AIM:
Gather every line holding the string "scene".

PROVIDED DATA:
----------------

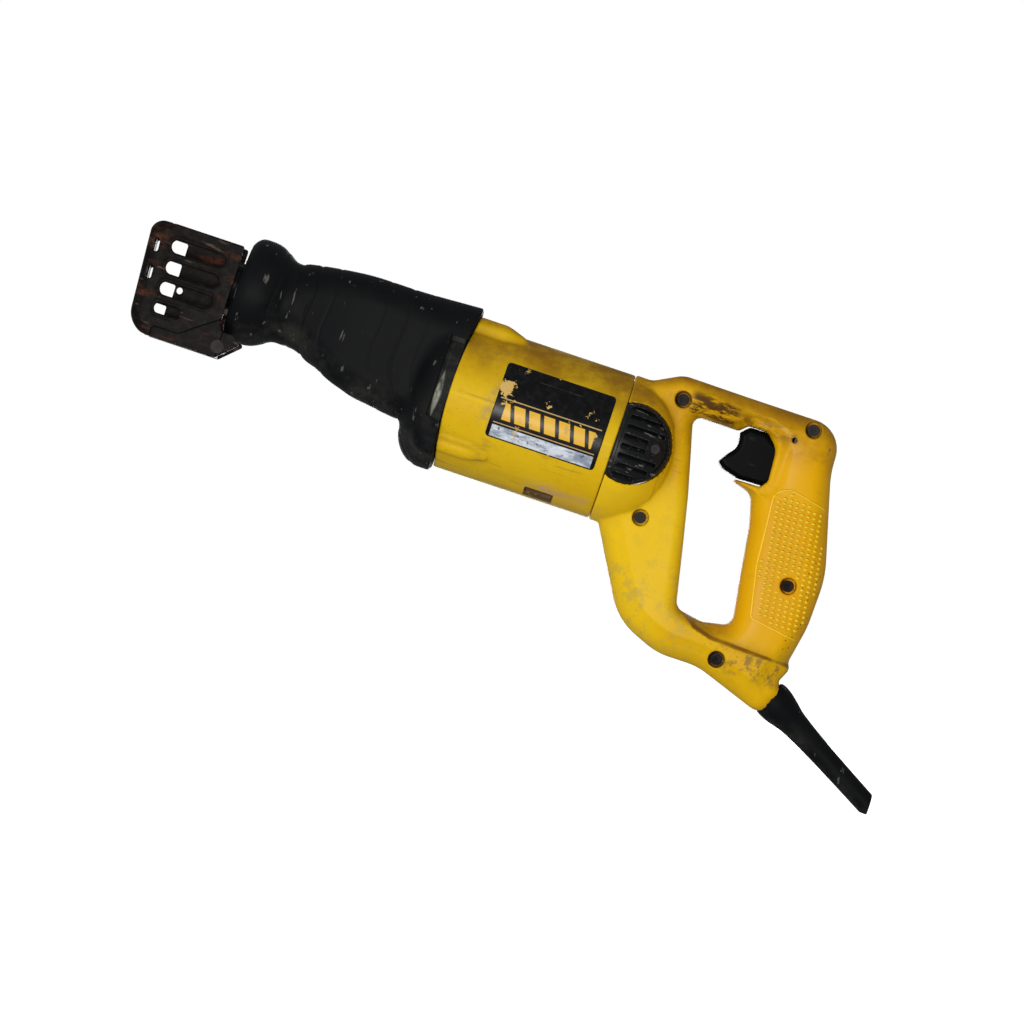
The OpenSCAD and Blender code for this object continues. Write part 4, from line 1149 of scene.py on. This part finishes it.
def build_stage(low):
    """Pale floor under the tool, and a white surround."""
    n = Nodes("pale_floor", (0.50, 0.50, 0.495))
    n.tint((0.52, 0.52, 0.515), n.noise(3.0, 3))
    material = n.finish(0.75)
    n.shader.inputs["Emission Color"].default_value = (1, 1, 1, 1)
    n.shader.inputs["Emission Strength"].default_value = 1.0
    mesh = bpy.data.meshes.new("floor")
    reach = 6.0
    corners = ((-reach, -reach), (reach, -reach), (reach, reach), (-reach, reach))
    mesh.from_pydata([(*place, low) for place in corners], [], [(0, 1, 2, 3)])
    mesh.materials.append(material)
    floor = new_object("floor", mesh)
    floor.visible_diffuse = False
    floor.visible_glossy = False

    world = bpy.data.worlds.new("surround")
    world.use_nodes = True
    tree = world.node_tree
    tree.nodes.clear()
    # Dim for the tool, plain white for the camera
    mix = tree.nodes.new("ShaderNodeMixShader")
    path = tree.nodes.new("ShaderNodeLightPath")
    tree.links.new(path.outputs["Is Camera Ray"], mix.inputs[0])
    for socket, colour, strength in ((1, (0.94, 0.97, 1.0, 1), 0.36), (2, (1, 1, 1, 1), 1.0)):
        glow = tree.nodes.new("ShaderNodeBackground")
        glow.inputs["Color"].default_value = colour
        glow.inputs["Strength"].default_value = strength
        tree.links.new(glow.outputs[0], mix.inputs[socket])
    out = tree.nodes.new("ShaderNodeOutputWorld")
    tree.links.new(mix.outputs[0], out.inputs[0])
    bpy.context.scene.world = world


def area_light(name, place, target, size, power, colour=(1, 1, 1)):
    data = bpy.data.lights.new(name, "AREA")
    data.shape = "SQUARE"
    data.size = size
    data.energy = power
    data.color = colour
    lamp = new_object(name, data)
    lamp.location = place
    lamp.rotation_mode = "QUATERNION"
    lamp.rotation_quaternion = (Vector(target) - Vector(place)).to_track_quat("-Z", "Y")


def build_camera():
    """The photograph looks square at the left side, with the tool's nose tilted up."""
    roll = math.radians(18.5)
    distance = 3.2
    width = 0.6155
    sensor = 36
    centre = Vector((0.2082, 0.0, -0.0762))
    data = bpy.data.cameras.new("camera")
    data.sensor_width = sensor
    data.lens = sensor * distance / width
    data.clip_start = 0.01
    data.clip_end = 50
    camera = new_object("camera", data)
    right = Vector((math.cos(roll), 0, math.sin(roll)))
    up = Vector((-math.sin(roll), 0, math.cos(roll)))
    back = right.cross(up)
    matrix = Matrix((right, up, back)).transposed().to_4x4()
    matrix.translation = centre + back * distance
    camera.matrix_world = matrix
    bpy.context.scene.camera = camera


materials = build_materials()
dress_cad_nodes(materials)
for side, word in ((-1, "left"), (1, "right")):
    build_handle(side, "handle_" + word, materials["handle_yellow"])
    build_grip_dots(side, "grip_pips_" + word, materials["highlit_pip_yellow"])
    build_vent_cover(side, "vent_cover_" + word, materials["black_plastic"])
    build_label(side, "label_" + word, materials["label_skin"])
build_motor_housing(materials["yellow_plastic"])
build_boot(materials["black_rubber"])
build_shoe(materials["dark_steel"])
build_trigger(materials["gloss_black"])
build_cord_protector(materials["black_rubber"])

build_stage(cad_box[0].z - FLOOR_GAP)
area_light("key", (0.06, -1.50, -0.12), (0.2, 0, -0.06), 0.24, 17, (1.0, 0.985, 0.95))
area_light("fill", (-0.95, -1.05, 0.10), (0.2, 0, -0.05), 0.7, 4, (0.97, 0.98, 1.0))
area_light("behind", (0.25, 1.5, 0.05), (0.2, 0, -0.05), 0.9, 12)
build_camera()
bpy.context.scene.view_settings.view_transform = "Standard"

----------------

TASK OUTPUT:
The OpenSCAD and Blender code for this object continues. Write part 4, from line 1149 of scene.py on. This part finishes it.
    bpy.context.scene.world = world
    bpy.context.scene.camera = camera
bpy.context.scene.view_settings.view_transform = "Standard"